Both Santorum and Ann Romney began their speeches at the Oakland Park Lincoln Day Dinner in Novi, Mich., talking about how the hard work of their grandfathers has shaped their lives.

“I talked about my grandfather a lot because he came here to this country and I talk about he worked in the coal mines until he was 72 years old and sort of coalmined his way to freedom,” Santorum said of his grandfather, Pietro Santorum, who came here from Italy during Mussolini’s rise.  “But what I didn’t mention, what I failed to mention was when my grandfather first came he actually came to Detroit and worked in the auto factories for two years.”

Santorum then said his grandfather lost his job, returned to Italy and then came back to southwest Pennsylvania to work in the mines.

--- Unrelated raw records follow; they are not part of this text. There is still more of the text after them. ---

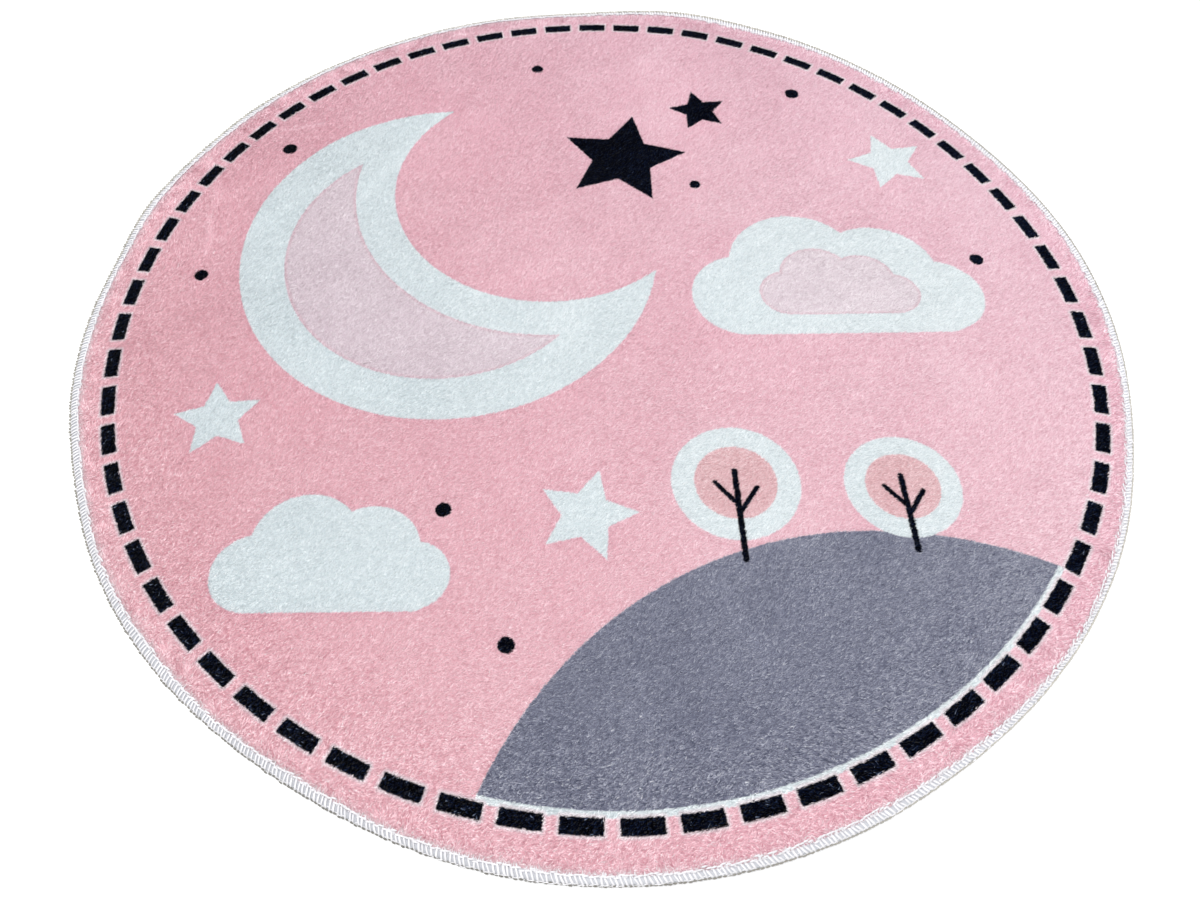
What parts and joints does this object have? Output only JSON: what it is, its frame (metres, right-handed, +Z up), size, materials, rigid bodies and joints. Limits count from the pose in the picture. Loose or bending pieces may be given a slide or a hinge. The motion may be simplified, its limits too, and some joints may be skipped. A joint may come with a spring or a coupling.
{
  "type": "round nursery rug",
  "caption": "Round flat nursery rug of short cut pile with a printed picture, a ring of printed dashes and an overlocked thread edge.",
  "frame": {"origin": "on the floor, under the middle of the rug's box", "axes": "+Z up through the pile; +X and +Y lie in the floor, with +Y away from the viewer of the printed picture"},
  "size_m": [0.9962, 1.0016, 0.0079],
  "materials": {
    "pile_cloth": "short velvety cut pile, printed; plain off-white backing",
    "edge_thread": "white polyester overlock thread, closely laid"
  },
  "bodies": {
    "root": {"pile_cloth": "pile_cloth", "overlock_edge": "edge_thread"}
  },
  "joints": []
}
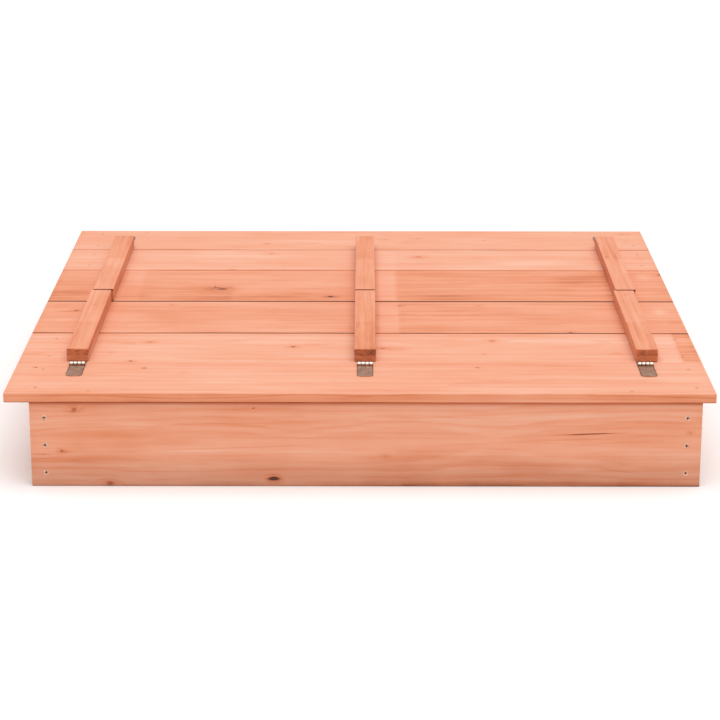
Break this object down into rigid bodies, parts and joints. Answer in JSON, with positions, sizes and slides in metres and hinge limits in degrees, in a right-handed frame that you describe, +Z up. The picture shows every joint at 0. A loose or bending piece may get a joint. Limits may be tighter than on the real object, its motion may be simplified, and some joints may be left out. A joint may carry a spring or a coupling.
{
  "type": "sandbox with cover",
  "caption": "Low square wooden sandbox whose flat board cover folds open on hinged battens into two bench seats with backrests.",
  "frame": {"origin": "on the ground under the centre of the cover", "axes": "+X to the right along the boards, +Y from the front panel to the rear panel, +Z up"},
  "size_m": [0.95, 0.9, 0.1515],
  "materials": {
    "cover_wood": "salmon-orange stained fir, satin, sawn and planed",
    "batten_wood": "orange stained fir, satin",
    "panel_wood": "orange-brown stained fir, satin",
    "post_wood": "lightly stained fir, matt",
    "hinge_steel": "zinc plated pressed steel",
    "hinge_pin": "bright steel wire",
    "screw": "zinc plated",
    "nail": "dull steel"
  },
  "bodies": {
    "box": {"front_panel": "panel_wood", "rear_panel": "panel_wood", "left_panel": "panel_wood", "right_panel": "panel_wood", "corner_post_front_left": "post_wood", "corner_post_front_right": "post_wood", "corner_post_rear_left": "post_wood", "corner_post_rear_right": "post_wood", "front_outer_seat_board": "cover_wood", "front_inner_seat_board": "cover_wood", "rear_inner_seat_board": "cover_wood", "rear_outer_seat_board": "cover_wood", "front_panel_screws": "screw", "rear_panel_screws": "screw", "left_panel_screws": "screw", "right_panel_screws": "screw", "front_seat_nails": "nail", "rear_seat_nails": "nail", "front_seat_leaf_left": "hinge_steel", "front_seat_leaf_middle": "hinge_steel", "front_seat_leaf_right": "hinge_steel", "front_hinge_pin_left": "hinge_pin", "front_hinge_pin_middle": "hinge_pin", "front_hinge_pin_right": "hinge_pin", "front_seat_hinge_screws": "screw", "rear_seat_leaf_left": "hinge_steel", "rear_seat_leaf_middle": "hinge_steel", "rear_seat_leaf_right": "hinge_steel", "rear_hinge_pin_left": "hinge_pin", "rear_hinge_pin_middle": "hinge_pin", "rear_hinge_pin_right": "hinge_pin", "rear_seat_hinge_screws": "screw"},
    "front_rest": {"front_rest_board": "cover_wood", "front_batten_left": "batten_wood", "front_batten_middle": "batten_wood", "front_batten_right": "batten_wood", "front_rest_leaf_left": "hinge_steel", "front_rest_leaf_middle": "hinge_steel", "front_rest_leaf_right": "hinge_steel", "front_rest_screws": "screw", "front_rest_hinge_screws": "screw"},
    "rear_rest": {"rear_rest_board": "cover_wood", "rear_batten_left": "batten_wood", "rear_batten_middle": "batten_wood", "rear_batten_right": "batten_wood", "rear_rest_leaf_left": "hinge_steel", "rear_rest_leaf_middle": "hinge_steel", "rear_rest_leaf_right": "hinge_steel", "rear_rest_screws": "screw", "rear_rest_hinge_screws": "screw"}
  },
  "joints": [
    {"name": "front_rest_fold", "type": "hinge", "parent": "box", "child": "front_rest", "pos_m": [0.007, -0.325, 0.1361], "axis": [1, 0, 0], "range_deg": [0, 144]},
    {"name": "rear_rest_fold", "type": "hinge", "parent": "box", "child": "rear_rest", "pos_m": [0.007, 0.358, 0.1361], "axis": [-1, 0, 0], "range_deg": [0, 144]}
  ]
}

“And it’s those roots, those roots growing up the grandson of a coal miner, growing up in a steel town in Butler, Pennsylvania, that have forged me as someone who understands the greatness of our country and the importance of the industrial heartland of America,” Santorum said.

Although this was a Republican Party event, Santorum is pushing a working class message he’s hoping will connect with struggling Michiganders — a state with one of the highest unemployment rates in the country — who have been hit hard by the economic downturn.

Both Romney and Santorum’s speeches had heavy Michigan themes, with Ann Romney mentioning her childhood in this part of the state and stressing her and her husband’s ties here and their empathy with its residents.